I’m tired. Tired and disappointed and angry, but mostly tired.
I worked as an election official on Tuesday. I suspect the local election (mayor, city council, school board) was pretty similar to most other elections in the US. Our small election team (five of us plus a precinct captain) had worked together before, so everything ran smoothly. We arrived at our polling station at 6AM and worked until 9PM. We’d expected a decent turnout; I figured we’d get 400, maybe 500 voters. Enough to keep us modestly busy.
We had over 1200 voters. I only had time for a short 30 minute break all day–just enough time to eat a sandwich. As far as I could tell, we had a representative sample of the local population–mostly white, with a broad spectrum of age, gender, and political perspectives. There were voters wearing ‘Nevertheless, She Persisted’ t-shirts and voters wearing NRA trucker hats, we had a young woman with a ‘Merry Meet’ Wiccan pin and one beefy guy in camo pants wearing a III% t-shirt. Nobody wore a MAGA hat.
The election was fair; it was busy, but went exactly as planned. Every registered voter got to vote. If somebody showed up and wasn’t registered, we registered them on the spot and let them vote. If a voter came to the wrong precinct, we printed them a map with directions to the correct polling station. I’m proud of the way we handled the voting process.
The election was fair; the campaigning was not.

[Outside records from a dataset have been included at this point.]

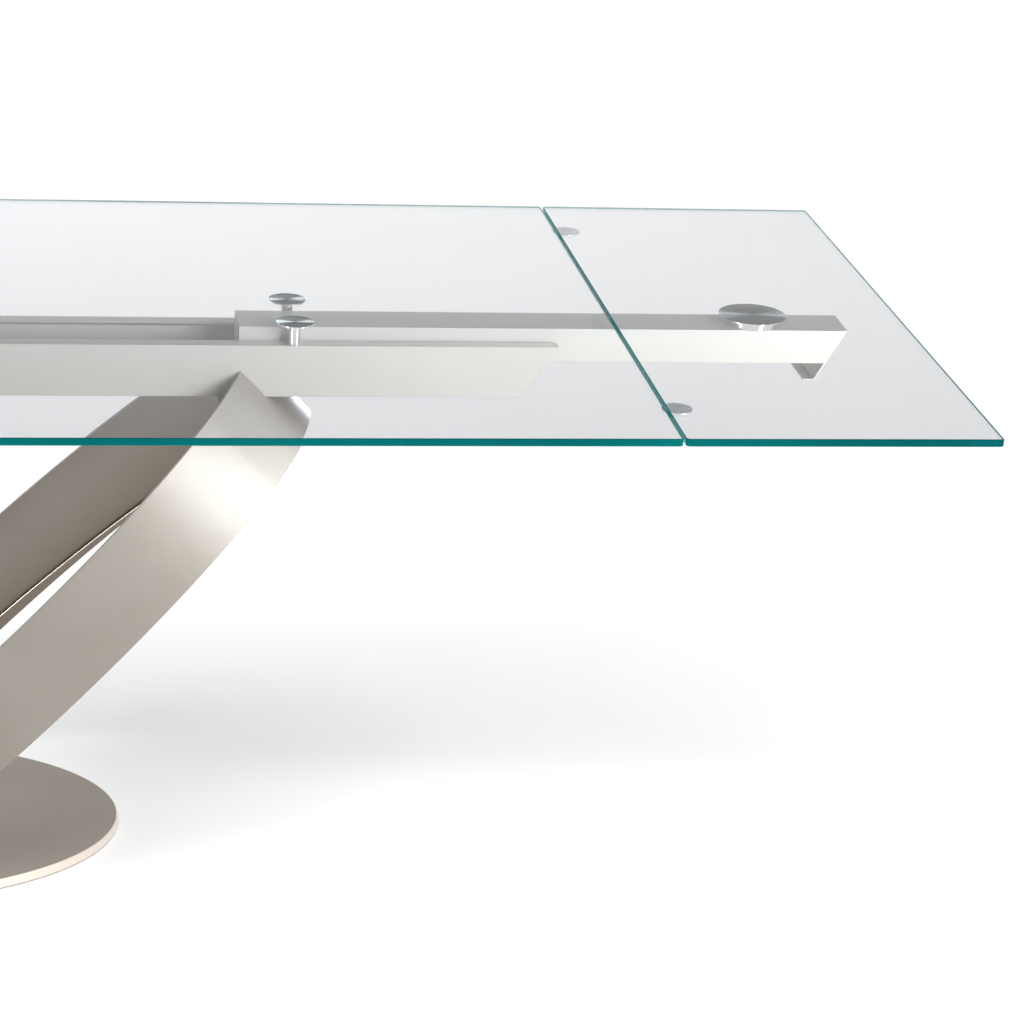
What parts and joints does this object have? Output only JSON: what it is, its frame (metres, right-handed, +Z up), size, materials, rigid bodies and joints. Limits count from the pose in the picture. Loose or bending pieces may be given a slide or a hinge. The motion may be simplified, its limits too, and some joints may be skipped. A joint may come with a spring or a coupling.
{
  "type": "extendable dining table",
  "caption": "Glass dining table with inclined elliptical ring legs on an oval plate, twin side beams, and sliding rails that carry extension leaves at both ends.",
  "frame": {"origin": "on the floor, under the middle of the table", "axes": "+X along the table towards the right-hand leaf, +Y across it towards the rear, +Z up"},
  "size_m": [2.806, 1, 0.745],
  "materials": {
    "clear_glass": "clear float glass with polished teal edges",
    "taupe_paint": "satin metallic taupe powder coat",
    "pale_paint": "satin metallic pale grey powder coat",
    "spun_aluminium": "turned, circular brushed",
    "satin_aluminium": "satin",
    "polished_steel": "polished",
    "zinc_steel": "zinc plated",
    "nylon": "machined nylon",
    "felt_rubber": "matt non-slip"
  },
  "bodies": {
    "frame": {"base_plate": "taupe_paint", "beam_cross_plates": "taupe_paint", "beam_end_caps": "pale_paint", "floor_pads": "felt_rubber", "foot_flanges": "taupe_paint", "foot_screws": "zinc_steel", "guide_ledges": "zinc_steel", "left_base_ring": "taupe_paint", "left_ring_stiffener": "taupe_paint", "left_top_bolts": "zinc_steel", "left_top_plate": "taupe_paint", "main_top_glass": "clear_glass", "peg_disc_front_left": "spun_aluminium", "peg_disc_front_right": "spun_aluminium", "peg_disc_rear_left": "spun_aluminium", "peg_disc_rear_right": "spun_aluminium", "peg_stem_front_left": "polished_steel", "peg_stem_front_right": "polished_steel", "peg_stem_rear_left": "polished_steel", "peg_stem_rear_right": "polished_steel", "peg_studs": "zinc_steel", "right_base_ring": "taupe_paint", "right_ring_stiffener": "taupe_paint", "right_top_bolts": "zinc_steel", "right_top_plate": "taupe_paint", "roller_axles": "zinc_steel", "side_beam_front": "pale_paint", "side_beam_rear": "pale_paint", "travel_stops": "zinc_steel"},
    "right_rail": {"right_disc_screw": "zinc_steel", "right_rail": "pale_paint", "right_rail_end_plate": "pale_paint", "right_rail_inner_cap": "nylon", "right_support_disc": "spun_aluminium", "right_wheel_axle": "zinc_steel"},
    "left_rail": {"left_disc_screw": "zinc_steel", "left_rail": "pale_paint", "left_rail_end_plate": "pale_paint", "left_rail_inner_cap": "nylon", "left_support_disc": "spun_aluminium", "left_wheel_axle": "zinc_steel"},
    "right_leaf": {"right_leaf_glass": "clear_glass", "right_leaf_tongues": "satin_aluminium"},
    "left_leaf": {"left_leaf_glass": "clear_glass", "left_leaf_tongues": "satin_aluminium"},
    "right_wheels": {"right_guide_wheels": "nylon"},
    "left_wheels": {"left_guide_wheels": "nylon"},
    "right_roller": {"right_support_roller": "nylon"},
    "left_roller": {"left_support_roller": "nylon"}
  },
  "joints": [
    {"name": "right_rail_slide", "type": "slide", "parent": "frame", "child": "right_rail", "axis": [1, 0, 0], "range_m": [-0.4, 0]},
    {"name": "right_leaf_tilt", "type": "hinge", "parent": "frame", "child": "right_leaf", "pos_m": [1.003, 0, 0.745], "axis": [0, -1, 0], "range_deg": [0, 20]},
    {"name": "right_wheel_spin", "type": "hinge", "parent": "right_rail", "child": "right_wheels", "pos_m": [0.527, 0, 0.69], "axis": [0, 1, 0], "range_deg": [-2100, 15]},
    {"name": "right_roller_spin", "type": "hinge", "parent": "frame", "child": "right_roller", "pos_m": [0.85, 0, 0.6647], "axis": [0, 1, 0], "range_deg": [-1925, 15]},
    {"name": "left_rail_slide", "type": "slide", "parent": "frame", "child": "left_rail", "axis": [-1, 0, 0], "range_m": [-0.4, 0]},
    {"name": "left_leaf_tilt", "type": "hinge", "parent": "frame", "child": "left_leaf", "pos_m": [-1.003, 0, 0.745], "axis": [0, 1, 0], "range_deg": [0, 20]},
    {"name": "left_wheel_spin", "type": "hinge", "parent": "left_rail", "child": "left_wheels", "pos_m": [-0.527, 0, 0.69], "axis": [0, -1, 0], "range_deg": [-2100, 15]},
    {"name": "left_roller_spin", "type": "hinge", "parent": "frame", "child": "left_roller", "pos_m": [-0.85, 0, 0.6647], "axis": [0, -1, 0], "range_deg": [-1925, 15]}
  ],
  "couplings": [
    {"joint": "right_wheel_spin", "follows": "right_rail_slide", "rad_per_m": 90.909},
    {"joint": "right_roller_spin", "follows": "right_rail_slide", "rad_per_m": 83.333},
    {"joint": "left_wheel_spin", "follows": "left_rail_slide", "rad_per_m": 90.909},
    {"joint": "left_roller_spin", "follows": "left_rail_slide", "rad_per_m": 83.333}
  ]
}
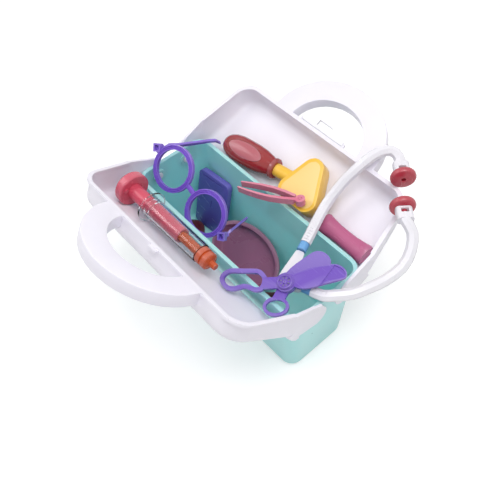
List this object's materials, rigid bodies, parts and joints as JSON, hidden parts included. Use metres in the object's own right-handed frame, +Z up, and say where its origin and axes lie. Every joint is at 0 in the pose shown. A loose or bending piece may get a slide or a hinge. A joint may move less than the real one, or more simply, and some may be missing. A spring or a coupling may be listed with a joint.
{
  "type": "toy doctor case",
  "caption": "Open toy doctor case: mint tub, two white hinged lid trays with handles, a latch, and loose toy instruments in and on it.",
  "frame": {"origin": "centre of the tub's flat base", "axes": "+X along the case towards the stethoscope, +Y from the front lid to the rear lid, +Z up"},
  "size_m": [0.2852, 0.3277, 0.1923],
  "materials": {
    "mint_plastic": "satin",
    "white_plastic": "satin",
    "coral_plastic": "satin",
    "orange_plastic": "satin",
    "clear_plastic": "gloss",
    "red_plastic": "gloss",
    "pink_plastic": "satin",
    "yellow_plastic": "satin",
    "purple_plastic": "satin",
    "indigo_plastic": "satin",
    "maroon_plastic": "satin",
    "tip_red_plastic": "satin",
    "blue_plastic": "satin",
    "hose_rubber": "matte"
  },
  "bodies": {
    "case": {"tub": "mint_plastic", "card_case": "indigo_plastic"},
    "front_lid_body": {"front_lid": "white_plastic"},
    "rear_lid_body": {"rear_lid": "white_plastic"},
    "latch_body": {"latch": "white_plastic"},
    "syringe": {"syringe_barrel": "clear_plastic", "syringe_nozzle": "orange_plastic"},
    "plunger": {"syringe_plunger": "coral_plastic"},
    "hammer": {"hammer_grip": "red_plastic", "hammer_inlay": "pink_plastic", "hammer_head": "yellow_plastic"},
    "roll": {"bandage_roll": "pink_plastic"},
    "dish_body": {"dish": "maroon_plastic"},
    "stethoscope": {"steth_upper_arm": "white_plastic", "steth_lower_arm": "white_plastic", "steth_upper_ear_tip": "tip_red_plastic", "steth_lower_ear_tip": "tip_red_plastic", "steth_upper_sleeve": "blue_plastic", "steth_lower_sleeve": "blue_plastic", "steth_yoke": "white_plastic", "steth_hose": "hose_rubber", "steth_chest_piece": "tip_red_plastic"},
    "scissors": {"scissor_loop_half": "purple_plastic", "scissor_pin": "purple_plastic"},
    "scissor_ring_body": {"scissor_ring_half": "purple_plastic"},
    "glasses": {"glasses_frame": "purple_plastic"},
    "left_temple": {"glasses_left_temple": "purple_plastic"},
    "right_temple": {"glasses_right_temple": "purple_plastic"},
    "tweezers": {"tweezer_lower_arm": "pink_plastic"},
    "tweezer_upper_body": {"tweezer_upper_arm": "pink_plastic"}
  },
  "joints": [
    {"name": "front_lid_hinge", "type": "hinge", "parent": "case", "child": "front_lid_body", "pos_m": [0, -0.0186, 0.0959], "axis": [-1, 0, 0], "range_deg": [0, 60.7]},
    {"name": "rear_lid_hinge", "type": "hinge", "parent": "case", "child": "rear_lid_body", "pos_m": [0, 0.0186, 0.0959], "axis": [1, 0, 0], "range_deg": [0, 66.7]},
    {"name": "latch_hinge", "type": "hinge", "parent": "rear_lid_body", "child": "latch_body", "pos_m": [-0.003, 0.11087, 0.15393], "axis": [1, 0, 0], "range_deg": [0, 90]},
    {"name": "syringe_lift", "type": "slide", "parent": "front_lid_body", "child": "syringe", "axis": [0, -0.5988, -0.8009], "range_m": [-0.1, 0]},
    {"name": "plunger_slide", "type": "slide", "parent": "syringe", "child": "plunger", "axis": [1, 0, 0], "range_m": [-0.01, 0.024]},
    {"name": "hammer_slide", "type": "slide", "parent": "rear_lid_body", "child": "hammer", "axis": [0, 0.8591, 0.5118], "range_m": [0, 0.008]},
    {"name": "roll_slide", "type": "slide", "parent": "rear_lid_body", "child": "roll", "axis": [0, 0.8591, 0.5118], "range_m": [0, 0.022]},
    {"name": "dish_lift", "type": "slide", "parent": "case", "child": "dish_body", "axis": [0, 0, 1], "range_m": [0, 0.314]},
    {"name": "stethoscope_lift", "type": "slide", "parent": "dish_body", "child": "stethoscope", "axis": [0, 0, 1], "range_m": [0, 0.314]},
    {"name": "scissors_slide", "type": "slide", "parent": "stethoscope", "child": "scissors", "axis": [0, 0, 1], "range_m": [0, 0.0232]},
    {"name": "scissors_pivot", "type": "hinge", "parent": "scissors", "child": "scissor_ring_body", "pos_m": [0.0877, -0.0252, 0.1211], "axis": [0, -0.2588, 0.9659], "range_deg": [-25, 18]},
    {"name": "glasses_lift", "type": "slide", "parent": "dish_body", "child": "glasses", "axis": [0, 0, 1], "range_m": [0, 0.314]},
    {"name": "left_temple_hinge", "type": "hinge", "parent": "glasses", "child": "left_temple", "pos_m": [-0.1226, -0.00556, 0.12349], "axis": [0.2996, 0.0035, 0.9541], "range_deg": [-3, 15]},
    {"name": "right_temple_hinge", "type": "hinge", "parent": "glasses", "child": "right_temple", "pos_m": [-0.01007, -0.01598, 0.08819], "axis": [0.298, 0.5308, 0.7933], "range_deg": [-12, 45]},
    {"name": "tweezers_lift", "type": "slide", "parent": "dish_body", "child": "tweezers", "axis": [0, 0, 1], "range_m": [0, 0.314]},
    {"name": "tweezers_squeeze", "type": "hinge", "parent": "tweezers", "child": "tweezer_upper_body", "pos_m": [0.0307, 0.0492, 0.1223], "axis": [-0.1653, -0.0635, 0.9842], "range_deg": [-5, 0], "stiffness_Nm_per_rad": 0.25}
  ],
  "couplings": [
    {"joint": "dish_lift", "follows": "rear_lid_hinge", "m_per_rad": 0.268},
    {"joint": "stethoscope_lift", "follows": "front_lid_hinge", "m_per_rad": 0.2945},
    {"joint": "glasses_lift", "follows": "front_lid_hinge", "m_per_rad": 0.2945},
    {"joint": "tweezers_lift", "follows": "front_lid_hinge", "m_per_rad": 0.2945},
    {"joint": "scissors_slide", "follows": "front_lid_hinge", "m_per_rad": 0.02}
  ]
}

Although the city council and school board positions are technically non-partisan (there were no political affiliations listed by the candidate’s names on the ballot), Republicans won across the board. Democrats ran campaigns based on compassion tempered by science. Republicans ran campaign based on misinformation, lies, and fear. Democrats supported mask and vaccine mandates; Republicans said parents know more about their kids’ health than scientists. Democrats said education should be diverse and prepare students for the world they live in; Republicans said Critical Race Theory taught white students to hate themselves and trans kids would destroy sports.
The election was fair; the campaigning was not; the reporting was stenographic. Reporters presented the candidate’s positions accurately, but without presenting any factual support. If a candidate said, “Leading scientists say vaccines are dangerous and I only want to protect the children” then that’s what was reported, without any indication that it was fatuous bullshit. If a candidate claimed that CRT was dangerous and shouldn’t be taught in school, that’s what was reported, regardless of the fact that CRT isn’t taught in any public high school, junior high school, or grade school–and not even in most undergraduate college courses. If a candidate lied, reporters just relayed the unfiltered lie to the public.

If campaigns are allowed–even encouraged–to be dishonest, then an honest election has little practical relevance. I’m proud to have helped facilitate a fair election process, but I can’t help being disappointed. Not because it’s not the outcome I wanted, but because the outcome is tainted. It’s like running a spotless, orderly, professional kitchen that allows some cooks to piss in the soup. The kitchen is clean, the soup looks good, but it’s still got piss in it.
So I’m tired. Tired and disappointed and angry, but mostly tired. Tired physically and emotionally, disappointed in a system that fails to require candidates to speak honestly, and angry that our system favors liars, con artists, and fear mongers. I’m tired and disappointed and angry, but today I’m still mostly tired.
Tomorrow, I’ll go back to being angry.